Julie Silard Kantor ’91
Julie Silard Kantor ’91, founder and CEO of Twomentor, on not taking anything personally and aspiring to sing in a rock band.
What would you title your autobiography? She Believed She Could So She Did!
As child, what did you want to be when you grew up? A detective like on Charlie’s Angels, then a psychologist.
What accomplishment are you most proud of? I helped build and lead Network for Teaching Entrepreneurship (1992–2012). We trained more than 650,000 youth from low-income families in 12 countries.
If success were guaranteed, what new career would you choose? I would love to sing in a rock band.
What Simmons courses or professors had the biggest impact on your future? From Jim Corcoran I learned to investigate, write and write well. Floyd Barbour taught me about race and to understand my own heritage. And Bob White inspired much creativity.
What advice would you give your 18-year-old self? Read The Four Agreements and understand why you shouldn’t take anything personally.
What’s the best advice you’ve ever been given? Failure is the chance to begin again more intelligently, and failure is neither fatal nor final.
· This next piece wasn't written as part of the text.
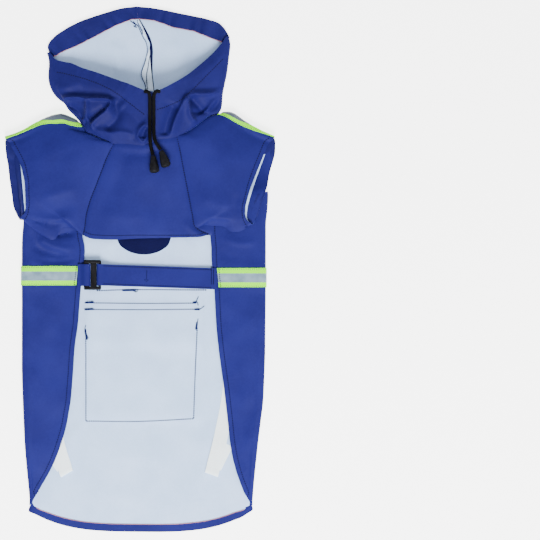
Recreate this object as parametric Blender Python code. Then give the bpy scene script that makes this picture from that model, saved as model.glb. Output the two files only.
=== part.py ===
"""Dog raincoat laid flat on its back, belly side up, as one set of closed solids.

The sizes below are millimetres and the objects are built in metres. +X is the right of the laid
coat, +Y its hood end and +Z up. The origin lies under the middle of the coat, on the surface.
Every cloth piece is a wall made from a grid of points on its outer face, moved in by the cloth's
thickness. Neighbouring pieces share the points of their seam, each set back by half of the gap.
"""
import math

import bmesh
import bpy
import numpy as np
from mathutils import Vector

METRE = 0.001

# Driving sizes
CLOTH = 1.0
GAP = 0.3
SEAM_SETBACK = 0.22
TAPE_THICKNESS = 0.9
TAPE_WIDTH = 24.7
CENTRE_X = 5.0
CENTRE_HALF_WIDTH = 154.6
SIDE_FOLD_RADIUS = 4.0
SLEEVE_FOLD_RADIUS = 4.0
HOOD_FOLD_RADIUS = 5.0
CORNER_FOLD_RADIUS = 3.0
NECK_FOLD_RADIUS = 2.4
NAPE_FADE = 3.0
LAST_PLAIN_X = 81.0
SHOULDER_BASE = 2.2
FLAP_EDGE_TOP = 4.9
LIFT_RAMP = 9.0
LIFT_MARGIN = 1.6
ROW_SLOPE = -0.0075

# Belly tape, pocket and its flap on the outside of the back: y limits and half widths
TAPE_TOP = 2.1
TAPE_BOTTOM = TAPE_TOP - TAPE_WIDTH
FLAP_TOP = -35.4
FLAP_BOTTOM = -96.3
FLAP_HALF_WIDTH = 71.0
POCKET_TOP = -51.0
POCKET_BOTTOM = -191.8
POCKET_HALF_WIDTH = 68.6
POCKET_ROWS = [POCKET_TOP, -74, FLAP_BOTTOM - LIFT_MARGIN, -106.9, -140, POCKET_BOTTOM]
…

Whom would you most like to sit next to on a long flight? Between the two grandmothers I never met.
What’s the most beautiful place you’ve ever been? Taj Lake Palace Hotel in Udaipur (India). I was mesmerized.
Would you rather spend a weekend 100 years in the past, or in the future? The future—to learn and then teach others in the present.
What are your two favorite movies? Bohemian Rhapsody and Netflix’s Reign (great female lead).
What fictional character do you wish you could meet? Chloe on 24 so she can teach me cybersecurity.
If you could add one hour to every day, how would you spend it? With my 16-year-old daughter.
Would you rather win an Oscar, an Olympic medal, or a Nobel Prize? For anything specific? A Nobel for reducing technology-induced loneliness and corporate burnout globally.
What personal quality would you value most in a prospective hire? Passion and an ability to deliver on commitments.
If you won $10 million, what philanthropic dream would you fulfill? Build an endowment for Active Minds [supports mental health awareness and education among high school and college students].
What question would you ask John Simmons? “What would you tell one million top male executives about women’s comparative strengths in the workforce?”